MEDIA ETHICS IN POLITICAL COVERAGE
Lewis Wolfson, professor emeritus of communication in American University's School of Communication, is a veteran analyst of government, politics, and media issues. He has been a research fellow in the Institute of Politics and a fellow at the Shorenstein Center on the Press, Politics, and Public Policy at Harvard's Kennedy School of Government. Wolfson has written and been interviewed about presidential and congressional politics, elections, the press and public policy, public opinion, and media ethics.
ISSUES AND THE MEDIA
Ingrid Reed is director of the Eagleton Institute of Politics' New Jersey Project at Rutgers-New Brunswick, which aims to coordinate, strengthen and expand the institute's efforts to assist individuals, organizations and governments in shaping New Jersey's political agenda. Reed coordinates the institute's partnership with the Alliance for Better Campaigns' efforts to get television stations to implement the recommendations of a national panel that they present five minutes per night of candidate-centered campaign coverage starting 30 days before the election. She can discuss the importance of issues-oriented rather than personality-driven campaigns, the media and campaigns and elections, and specific information about New Jersey campaigns and voters.
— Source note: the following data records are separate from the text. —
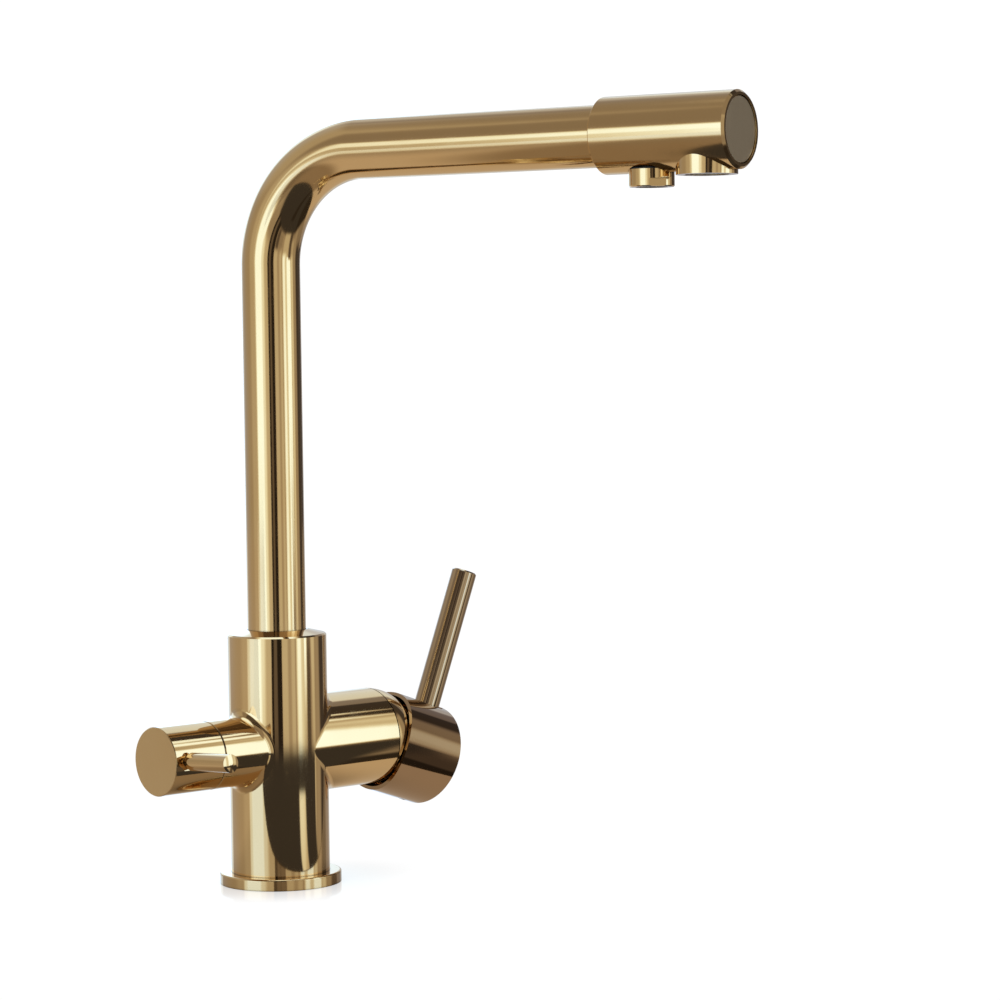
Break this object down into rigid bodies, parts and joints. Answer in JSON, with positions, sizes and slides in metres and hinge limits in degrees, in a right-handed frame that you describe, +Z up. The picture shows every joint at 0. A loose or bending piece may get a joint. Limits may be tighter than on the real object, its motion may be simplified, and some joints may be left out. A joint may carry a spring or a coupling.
{
  "type": "three way kitchen tap",
  "caption": "Tall swivelling kitchen tap with separate mixed and filtered water outlets, a side mixer lever and a small filter lever, in polished gold.",
  "frame": {"origin": "centre of the foot on the worktop surface, on the upright axis", "axes": "+Z up along the upright; +X towards the mixer lever, -X towards the filter knob; -Y towards the person at the sink, with the spout swung 15.7 degrees from -Y towards +X"},
  "size_m": [0.1751, 0.2471, 0.3779],
  "materials": {
    "gold_coating": "polished gold coating on brass",
    "plain_brass": "machined",
    "steel": "machined stainless steel",
    "black_rubber": "moulded, matte",
    "white_plastic": "moulded, satin",
    "grey_plastic": "moulded, satin",
    "ceramic": "lapped ceramic"
  },
  "bodies": {
    "root": {"body_casting": "gold_coating", "base_ring": "gold_coating", "base_gasket": "black_rubber", "mounting_shank": "plain_brass", "rubber_washer": "black_rubber", "clamp_washer": "steel", "mounting_nut": "plain_brass", "swivel_bush": "grey_plastic", "spout_lock_screw": "steel", "filter_spigot": "plain_brass", "cartridge_housing": "grey_plastic", "cartridge_base": "white_plastic", "cartridge_base_seals": "black_rubber", "fixed_disc": "ceramic", "cartridge_nut": "plain_brass", "dome_ring": "gold_coating", "filter_valve_housing": "plain_brass", "filter_fixed_disc": "ceramic", "filter_seat_seal": "black_rubber"},
    "spout": {"spout_tube": "gold_coating", "swivel_stub": "plain_brass", "stub_seals": "black_rubber", "filtered_water_tube": "white_plastic", "head_body": "gold_coating", "head_end_cap": "gold_coating", "filter_elbow": "plain_brass", "filter_nozzle": "gold_coating", "nozzle_seal": "black_rubber", "nozzle_insert": "grey_plastic", "aerator_washer": "black_rubber", "aerator_ring": "gold_coating", "aerator_core": "white_plastic"},
    "mixer_turn": {"cartridge_sleeve": "grey_plastic", "pivot_pin": "steel"},
    "mixer_lever": {"lever_stem": "steel", "mixer_cap": "gold_coating", "lever_rod": "gold_coating", "cap_grub_screw": "steel"},
    "mixer_disc": {"disc_carrier": "white_plastic", "moving_disc": "ceramic"},
    "filter_knob": {"filter_spindle": "plain_brass", "spindle_seal": "black_rubber", "filter_moving_disc": "ceramic", "filter_knob": "gold_coating", "filter_pin_lever": "gold_coating"}
  },
  "joints": [
    {"name": "spout_swivel", "type": "hinge", "parent": "root", "child": "spout", "pos_m": [0, 0, 0.095], "axis": [0, 0, 1], "continuous": true},
    {"name": "mixer_turn", "type": "hinge", "parent": "root", "child": "mixer_turn", "pos_m": [0.0365, 0, 0.0583], "axis": [1, 0, 0], "range_deg": [-54, 46]},
    {"name": "mixer_lift", "type": "hinge", "parent": "mixer_turn", "child": "mixer_lever", "pos_m": [0.0493, 0, 0.0583], "axis": [0, 0.9974, 0.0715], "range_deg": [-18.8, 1.2]},
    {"name": "disc_slide", "type": "slide", "parent": "mixer_turn", "child": "mixer_disc", "axis": [0, -0.0715, 0.9974], "range_m": [-0.0049, 0.00032]},
    {"name": "filter_turn", "type": "hinge", "parent": "root", "child": "filter_knob", "pos_m": [-0.048, 0, 0.0583], "axis": [1, 0, 0], "range_deg": [-86.6, 3.4]}
  ],
  "couplings": [
    {"joint": "disc_slide", "follows": "mixer_lift", "m_per_rad": 0.0149}
  ]
}
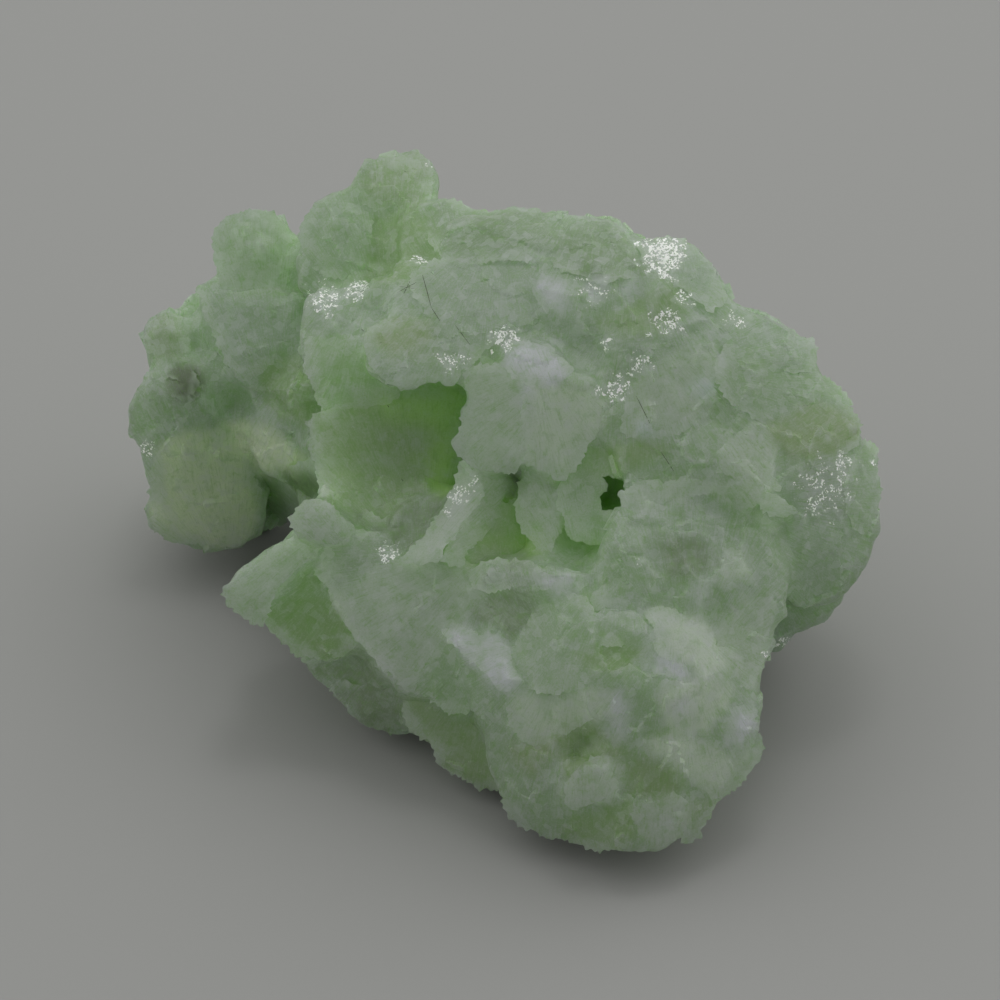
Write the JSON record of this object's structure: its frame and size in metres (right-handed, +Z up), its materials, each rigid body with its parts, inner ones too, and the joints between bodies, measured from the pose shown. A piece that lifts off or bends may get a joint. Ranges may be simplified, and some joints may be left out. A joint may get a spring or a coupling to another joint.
{
  "type": "prehnite crystal cluster",
  "caption": "Hand specimen of pale green prehnite: overlapping, broken leaf-like crystals grown together as one stone that rests on its broken feet.",
  "frame": {"origin": "on the table, under the middle of the cluster's bounding box", "axes": "+Z up, +X to the right and +Y away as the specimen is seen from its front"},
  "size_m": [0.0614, 0.0544, 0.0344],
  "materials": {
    "prehnite": "waxy to glassy, cloudy pale green"
  },
  "bodies": {
    "root": {"prehnite_cluster": "prehnite"}
  },
  "joints": []
}
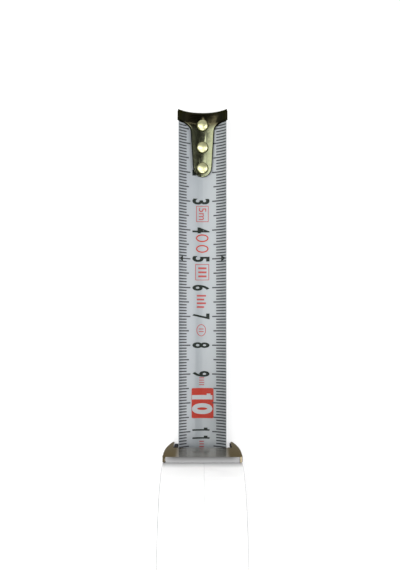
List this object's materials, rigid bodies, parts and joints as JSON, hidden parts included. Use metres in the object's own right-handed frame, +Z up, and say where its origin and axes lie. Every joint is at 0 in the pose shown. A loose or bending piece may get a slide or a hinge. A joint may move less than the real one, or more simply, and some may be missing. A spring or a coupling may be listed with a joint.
{
  "type": "tape measure",
  "caption": "Pocket tape measure with a cross-curved steel blade drawn out of a rounded case, a riveted end hook, a thumb lock and a belt clip.",
  "frame": {"origin": "on the flat base that the case stands on, straight below the spool's axle and midway between the case's sides", "axes": "+Y along the blade as it leaves the mouth, +Z up, +X across the blade towards the belt clip"},
  "size_m": [0.032, 0.1796, 0.0637],
  "materials": {
    "pearl_shell": "pearl white moulded shell",
    "bronze_chrome": "bronze-tinted chrome plate",
    "blade_lacquer": "pale grey lacquered steel",
    "spring_steel": "plain spring steel",
    "polished_hook": "polished, slightly brassy plating",
    "rivet_brass": "pale brass",
    "zinc_screw": "zinc-plated",
    "grey_nylon": "moulded nylon",
    "soft_rubber": "matt",
    "disc_silver": "satin"
  },
  "bodies": {
    "case": {"case_left": "pearl_shell", "case_right": "pearl_shell", "nose_plate": "bronze_chrome", "blade_guide": "grey_nylon", "hook_bumper": "soft_rubber", "spring_arbor": "zinc_screw", "power_spring": "spring_steel", "case_screw_front_low": "zinc_screw", "case_screw_front_high": "zinc_screw", "case_screw_rear_high": "zinc_screw", "case_screw_rear_low": "zinc_screw", "brake_pin": "zinc_screw", "side_disc_left": "disc_silver", "side_disc_right": "disc_silver", "rear_grip": "soft_rubber", "belt_clip": "spring_steel", "clip_screw": "zinc_screw"},
    "spool": {"spool_drum": "grey_nylon", "spool_cover": "grey_nylon", "blade_coil": "blade_lacquer"},
    "tape_end": {"blade": "blade_lacquer", "hook_rivet_1": "rivet_brass", "hook_rivet_2": "rivet_brass", "hook_rivet_3": "rivet_brass"},
    "hook": {"hook": "polished_hook"},
    "lock": {"lock_button": "grey_nylon"},
    "brake": {"brake_arm": "grey_nylon", "brake_pad": "soft_rubber"}
  },
  "joints": [
    {"name": "blade_slide", "type": "slide", "parent": "case", "child": "tape_end", "axis": [0, 1, 0], "range_m": [-0.114, 0], "deforming": ["blade"]},
    {"name": "spool_spin", "type": "hinge", "parent": "case", "child": "spool", "pos_m": [0, 0, 0.031], "axis": [1, 0, 0], "range_deg": [-310, 0]},
    {"name": "hook_play", "type": "slide", "parent": "tape_end", "child": "hook", "axis": [0, 1, 0], "range_m": [-0.0008, 0]},
    {"name": "lock_slide", "type": "hinge", "parent": "case", "child": "lock", "pos_m": [0, 0, 0.031], "axis": [1, 0, 0], "range_deg": [0, 9]},
    {"name": "brake_swing", "type": "hinge", "parent": "case", "child": "brake", "pos_m": [0, -0.01551, 0.05086], "axis": [1, 0, 0], "range_deg": [0, 3]}
  ],
  "couplings": [
    {"joint": "spool_spin", "follows": "blade_slide", "rad_per_m": 46.948},
    {"joint": "brake_swing", "follows": "lock_slide", "ratio": 0.3333}
  ]
}
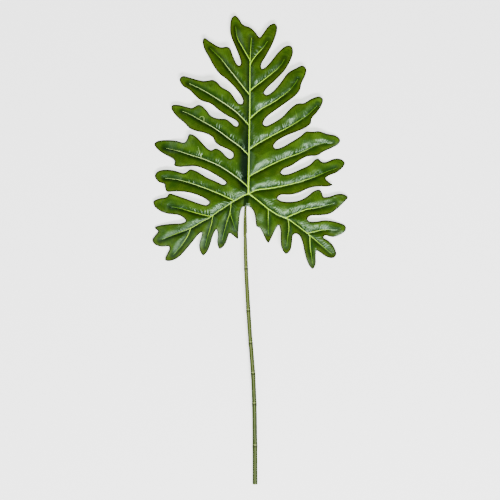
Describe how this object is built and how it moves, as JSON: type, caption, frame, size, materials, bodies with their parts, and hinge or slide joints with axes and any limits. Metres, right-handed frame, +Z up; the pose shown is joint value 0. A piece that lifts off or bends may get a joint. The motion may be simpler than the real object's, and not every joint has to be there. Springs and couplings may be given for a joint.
{
  "type": "philodendron leaf stem",
  "caption": "Deeply lobed split-philodendron leaf with pale raised ribs, on a jointed stem with a straight cut end, lying face up on a flat surface.",
  "frame": {"origin": "middle of the leaf's footprint, on the surface that it lies on", "axes": "+Y from the stem's cut end towards the blade's tip, +X to the right seen from above, +Z up, out of the blade's face"},
  "size_m": [0.2926, 0.7, 0.0194],
  "materials": {
    "blade": "glossy moulded sheet, mid green with darker green beside the ribs and a thin brown edge",
    "ribs": "pale lime, satin",
    "stalk": "pale olive, satin",
    "stem": "olive green, satin, with pale joints"
  },
  "bodies": {
    "root": {"blade": "blade", "ribs": "ribs", "stalk": "stalk", "stem": "stem"}
  },
  "joints": []
}
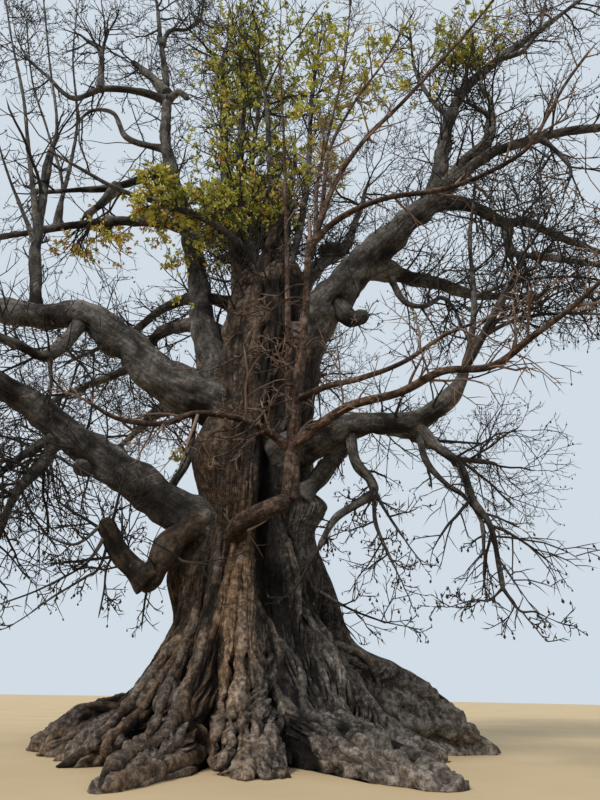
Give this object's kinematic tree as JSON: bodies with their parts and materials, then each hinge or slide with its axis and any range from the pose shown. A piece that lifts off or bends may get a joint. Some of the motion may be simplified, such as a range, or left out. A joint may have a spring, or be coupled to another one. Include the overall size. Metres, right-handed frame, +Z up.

USABILITY TESTS COULD HAVE PREVENTED FLORIDA ELECTION MISHAP
Trellix Corporation CTO Dan Bricklin says the controversy surrounding the presidential election balloting in Florida could have been easily avoided had the government simply employed the type of usability testing that is a staple of software development. Bricklin, best known for co-creating the first electronic spreadsheet, VisiCalc, said that the state of Florida could have prevented this controversy by running simple usability tests prior to deploying the punch-hole ballots. "Elections, even important ones, such as the Presidential election, are often decided by much slim margins," says Bricklin.